Work to do
Set down the whole listing verbatim.

Collected data
▬▬▬
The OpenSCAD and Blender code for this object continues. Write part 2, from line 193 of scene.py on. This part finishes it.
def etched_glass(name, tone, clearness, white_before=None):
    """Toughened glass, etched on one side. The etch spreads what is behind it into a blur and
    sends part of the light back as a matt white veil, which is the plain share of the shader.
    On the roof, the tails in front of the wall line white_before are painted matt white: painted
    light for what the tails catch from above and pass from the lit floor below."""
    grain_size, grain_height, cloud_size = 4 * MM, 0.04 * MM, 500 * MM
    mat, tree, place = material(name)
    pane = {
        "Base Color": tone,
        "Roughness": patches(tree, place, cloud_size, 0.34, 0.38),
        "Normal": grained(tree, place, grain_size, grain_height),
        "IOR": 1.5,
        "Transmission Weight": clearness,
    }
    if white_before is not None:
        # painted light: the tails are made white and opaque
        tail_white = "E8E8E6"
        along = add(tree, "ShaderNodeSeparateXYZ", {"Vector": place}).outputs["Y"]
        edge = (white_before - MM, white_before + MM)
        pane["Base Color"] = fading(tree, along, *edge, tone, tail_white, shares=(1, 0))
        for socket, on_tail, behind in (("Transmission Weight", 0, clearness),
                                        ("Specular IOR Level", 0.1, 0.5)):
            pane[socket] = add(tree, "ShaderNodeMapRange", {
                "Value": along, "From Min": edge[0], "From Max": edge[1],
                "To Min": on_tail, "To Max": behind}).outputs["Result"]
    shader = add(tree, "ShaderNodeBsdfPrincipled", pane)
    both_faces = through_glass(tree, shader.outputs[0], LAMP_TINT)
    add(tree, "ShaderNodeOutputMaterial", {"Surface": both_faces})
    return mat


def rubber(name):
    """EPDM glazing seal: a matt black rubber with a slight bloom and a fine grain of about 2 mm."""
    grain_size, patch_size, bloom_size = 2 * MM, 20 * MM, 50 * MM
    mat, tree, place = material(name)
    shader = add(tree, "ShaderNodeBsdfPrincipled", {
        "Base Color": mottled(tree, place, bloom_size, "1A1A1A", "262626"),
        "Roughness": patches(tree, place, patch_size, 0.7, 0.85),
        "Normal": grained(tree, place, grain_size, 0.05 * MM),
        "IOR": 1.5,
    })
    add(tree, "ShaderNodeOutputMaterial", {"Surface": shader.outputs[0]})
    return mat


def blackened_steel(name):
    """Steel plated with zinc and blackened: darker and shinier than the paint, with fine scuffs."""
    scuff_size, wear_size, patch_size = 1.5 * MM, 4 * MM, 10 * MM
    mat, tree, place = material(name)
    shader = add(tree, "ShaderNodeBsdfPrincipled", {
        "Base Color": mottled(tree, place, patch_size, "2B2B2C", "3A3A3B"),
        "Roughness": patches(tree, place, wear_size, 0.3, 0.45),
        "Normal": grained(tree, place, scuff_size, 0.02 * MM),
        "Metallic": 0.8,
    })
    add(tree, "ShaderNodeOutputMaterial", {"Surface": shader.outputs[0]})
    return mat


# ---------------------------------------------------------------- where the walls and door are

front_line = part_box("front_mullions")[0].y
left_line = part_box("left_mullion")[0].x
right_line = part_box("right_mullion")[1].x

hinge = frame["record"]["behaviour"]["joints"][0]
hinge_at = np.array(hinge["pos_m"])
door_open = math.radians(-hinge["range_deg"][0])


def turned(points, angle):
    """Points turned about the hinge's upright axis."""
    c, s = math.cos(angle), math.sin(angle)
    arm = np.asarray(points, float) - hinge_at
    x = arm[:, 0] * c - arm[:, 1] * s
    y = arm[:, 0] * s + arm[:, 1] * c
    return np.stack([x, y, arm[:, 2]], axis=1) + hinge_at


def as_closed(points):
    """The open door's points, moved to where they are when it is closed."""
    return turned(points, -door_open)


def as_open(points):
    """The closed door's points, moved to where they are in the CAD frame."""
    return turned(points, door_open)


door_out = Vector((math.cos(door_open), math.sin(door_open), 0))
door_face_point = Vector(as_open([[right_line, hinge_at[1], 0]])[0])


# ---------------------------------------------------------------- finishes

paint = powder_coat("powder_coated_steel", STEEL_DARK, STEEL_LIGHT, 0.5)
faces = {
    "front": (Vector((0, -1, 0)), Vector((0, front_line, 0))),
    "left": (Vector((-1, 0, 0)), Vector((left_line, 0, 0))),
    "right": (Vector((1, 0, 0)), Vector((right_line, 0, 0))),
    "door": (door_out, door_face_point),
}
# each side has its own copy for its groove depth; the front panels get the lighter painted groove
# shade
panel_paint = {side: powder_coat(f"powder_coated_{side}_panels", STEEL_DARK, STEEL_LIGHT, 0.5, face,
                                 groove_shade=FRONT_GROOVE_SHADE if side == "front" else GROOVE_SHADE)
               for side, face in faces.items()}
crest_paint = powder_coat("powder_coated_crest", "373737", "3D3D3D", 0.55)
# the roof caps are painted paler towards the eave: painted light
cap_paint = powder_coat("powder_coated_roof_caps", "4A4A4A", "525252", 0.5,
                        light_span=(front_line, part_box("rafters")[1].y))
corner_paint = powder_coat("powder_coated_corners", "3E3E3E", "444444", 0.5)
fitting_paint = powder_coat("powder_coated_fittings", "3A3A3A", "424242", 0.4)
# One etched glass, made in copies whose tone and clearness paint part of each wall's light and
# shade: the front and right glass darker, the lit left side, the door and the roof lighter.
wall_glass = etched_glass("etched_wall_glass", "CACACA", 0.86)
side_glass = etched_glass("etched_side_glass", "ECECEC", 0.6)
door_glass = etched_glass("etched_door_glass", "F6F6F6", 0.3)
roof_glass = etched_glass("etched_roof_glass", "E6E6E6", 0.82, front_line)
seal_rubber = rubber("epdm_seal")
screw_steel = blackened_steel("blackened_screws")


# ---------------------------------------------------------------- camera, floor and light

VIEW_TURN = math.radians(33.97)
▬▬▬
Task solution
The OpenSCAD and Blender code for this object continues. Write part 2, from line 193 of scene.py on. This part finishes it.
def etched_glass(name, tone, clearness, white_before=None):
    """Toughened glass, etched on one side. The etch spreads what is behind it into a blur and
    sends part of the light back as a matt white veil, which is the plain share of the shader.
    On the roof, the tails in front of the wall line white_before are painted matt white: painted
    light for what the tails catch from above and pass from the lit floor below."""
    grain_size, grain_height, cloud_size = 4 * MM, 0.04 * MM, 500 * MM
    mat, tree, place = material(name)
    pane = {
        "Base Color": tone,
        "Roughness": patches(tree, place, cloud_size, 0.34, 0.38),
        "Normal": grained(tree, place, grain_size, grain_height),
        "IOR": 1.5,
        "Transmission Weight": clearness,
    }
    if white_before is not None:
        # painted light: the tails are made white and opaque
        tail_white = "E8E8E6"
        along = add(tree, "ShaderNodeSeparateXYZ", {"Vector": place}).outputs["Y"]
        edge = (white_before - MM, white_before + MM)
        pane["Base Color"] = fading(tree, along, *edge, tone, tail_white, shares=(1, 0))
        for socket, on_tail, behind in (("Transmission Weight", 0, clearness),
                                        ("Specular IOR Level", 0.1, 0.5)):
            pane[socket] = add(tree, "ShaderNodeMapRange", {
                "Value": along, "From Min": edge[0], "From Max": edge[1],
                "To Min": on_tail, "To Max": behind}).outputs["Result"]
    shader = add(tree, "ShaderNodeBsdfPrincipled", pane)
    both_faces = through_glass(tree, shader.outputs[0], LAMP_TINT)
    add(tree, "ShaderNodeOutputMaterial", {"Surface": both_faces})
    return mat


def rubber(name):
    """EPDM glazing seal: a matt black rubber with a slight bloom and a fine grain of about 2 mm."""
    grain_size, patch_size, bloom_size = 2 * MM, 20 * MM, 50 * MM
    mat, tree, place = material(name)
    shader = add(tree, "ShaderNodeBsdfPrincipled", {
        "Base Color": mottled(tree, place, bloom_size, "1A1A1A", "262626"),
        "Roughness": patches(tree, place, patch_size, 0.7, 0.85),
        "Normal": grained(tree, place, grain_size, 0.05 * MM),
        "IOR": 1.5,
    })
    add(tree, "ShaderNodeOutputMaterial", {"Surface": shader.outputs[0]})
    return mat


def blackened_steel(name):
    """Steel plated with zinc and blackened: darker and shinier than the paint, with fine scuffs."""
    scuff_size, wear_size, patch_size = 1.5 * MM, 4 * MM, 10 * MM
    mat, tree, place = material(name)
    shader = add(tree, "ShaderNodeBsdfPrincipled", {
        "Base Color": mottled(tree, place, patch_size, "2B2B2C", "3A3A3B"),
        "Roughness": patches(tree, place, wear_size, 0.3, 0.45),
        "Normal": grained(tree, place, scuff_size, 0.02 * MM),
        "Metallic": 0.8,
    })
    add(tree, "ShaderNodeOutputMaterial", {"Surface": shader.outputs[0]})
    return mat


# ---------------------------------------------------------------- where the walls and door are

front_line = part_box("front_mullions")[0].y
left_line = part_box("left_mullion")[0].x
right_line = part_box("right_mullion")[1].x

hinge = frame["record"]["behaviour"]["joints"][0]
hinge_at = np.array(hinge["pos_m"])
door_open = math.radians(-hinge["range_deg"][0])


def turned(points, angle):
    """Points turned about the hinge's upright axis."""
    c, s = math.cos(angle), math.sin(angle)
    arm = np.asarray(points, float) - hinge_at
    x = arm[:, 0] * c - arm[:, 1] * s
    y = arm[:, 0] * s + arm[:, 1] * c
    return np.stack([x, y, arm[:, 2]], axis=1) + hinge_at


def as_closed(points):
    """The open door's points, moved to where they are when it is closed."""
    return turned(points, -door_open)


def as_open(points):
    """The closed door's points, moved to where they are in the CAD frame."""
    return turned(points, door_open)


door_out = Vector((math.cos(door_open), math.sin(door_open), 0))
door_face_point = Vector(as_open([[right_line, hinge_at[1], 0]])[0])


# ---------------------------------------------------------------- finishes

paint = powder_coat("powder_coated_steel", STEEL_DARK, STEEL_LIGHT, 0.5)
faces = {
    "front": (Vector((0, -1, 0)), Vector((0, front_line, 0))),
    "left": (Vector((-1, 0, 0)), Vector((left_line, 0, 0))),
    "right": (Vector((1, 0, 0)), Vector((right_line, 0, 0))),
    "door": (door_out, door_face_point),
}
# each side has its own copy for its groove depth; the front panels get the lighter painted groove
# shade
panel_paint = {side: powder_coat(f"powder_coated_{side}_panels", STEEL_DARK, STEEL_LIGHT, 0.5, face,
                                 groove_shade=FRONT_GROOVE_SHADE if side == "front" else GROOVE_SHADE)
               for side, face in faces.items()}
crest_paint = powder_coat("powder_coated_crest", "373737", "3D3D3D", 0.55)
# the roof caps are painted paler towards the eave: painted light
cap_paint = powder_coat("powder_coated_roof_caps", "4A4A4A", "525252", 0.5,
                        light_span=(front_line, part_box("rafters")[1].y))
corner_paint = powder_coat("powder_coated_corners", "3E3E3E", "444444", 0.5)
fitting_paint = powder_coat("powder_coated_fittings", "3A3A3A", "424242", 0.4)
# One etched glass, made in copies whose tone and clearness paint part of each wall's light and
# shade: the front and right glass darker, the lit left side, the door and the roof lighter.
wall_glass = etched_glass("etched_wall_glass", "CACACA", 0.86)
side_glass = etched_glass("etched_side_glass", "ECECEC", 0.6)
door_glass = etched_glass("etched_door_glass", "F6F6F6", 0.3)
roof_glass = etched_glass("etched_roof_glass", "E6E6E6", 0.82, front_line)
seal_rubber = rubber("epdm_seal")
screw_steel = blackened_steel("blackened_screws")


# ---------------------------------------------------------------- camera, floor and light

VIEW_TURN = math.radians(33.97)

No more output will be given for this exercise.